The Golden State is about to get one hell of a solar boost, as Secretary of the Interior Ken Salazar just gave the green light for the construction of the Desert Sunlight Solar Farm – a 550 megawatt solar power project that will be built in the California desert east of Palm Springs. The photovoltaic solar facility will generate enough energy to power 165,000 homes while bolstering the local economy by creating more than 630 jobs during its construction. The plant will use state-of-the-art ultra-thin photovoltaic (PV) technology to generate electricity with low visual impact and no air emissions, waste production or water use. In fact, it is expected to have the smallest carbon footprint of any PV technology.
“The Desert Sunlight Solar Farm is the largest photovoltaic facility the Interior has approved thus far and, when built, will help power our nation and economy,” Secretary Salazar said. “With 12 large-scale solar projects approved in the last 18 months, we continue to make significant strides in spurring innovation, job-creation, and investment in the private sector while strengthening America’s energy security.”
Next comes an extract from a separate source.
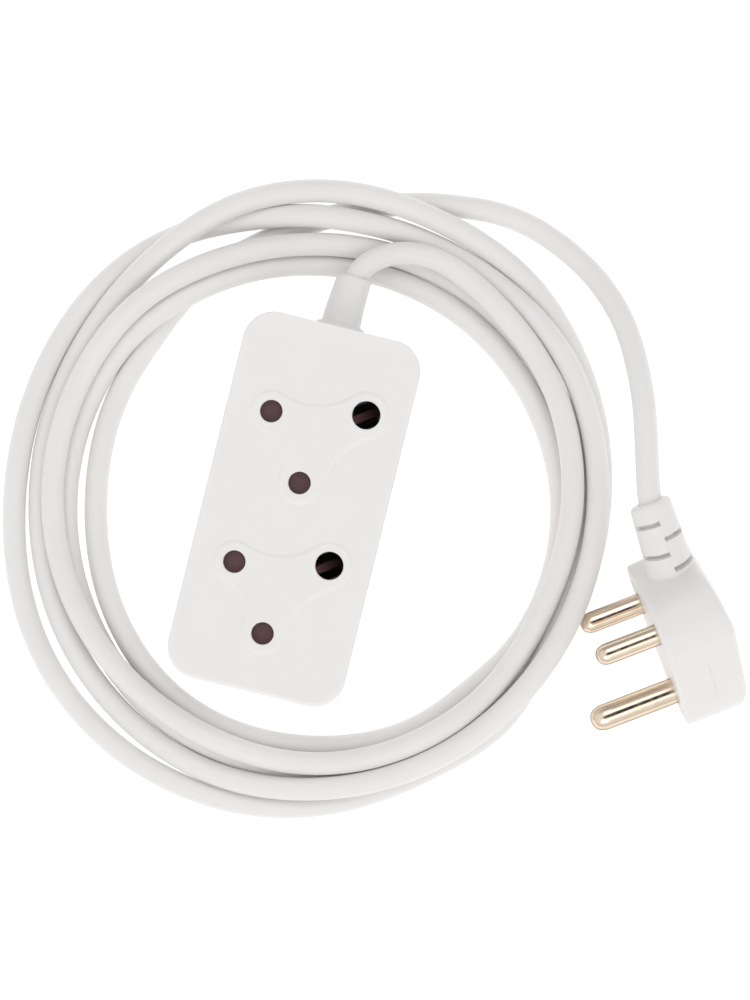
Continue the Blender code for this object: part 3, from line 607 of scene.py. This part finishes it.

Here at Inhabitat, we have covered multiple solar power plants in the area. With the inclusion of the Desert Sunlight Solar Farm, the region will have a combined solar capacity of 354 megawatts (MW), making it the largest solar power installation in the world. Nevada’s Solar One is a solar thermal plant with a 64 MW generating capacity, located near Boulder City, Nevada. However this all pales in comparision to the forthcoming Blythe Solar Power Project – a 968 MW solar thermal power station under construction in Riverside County, California.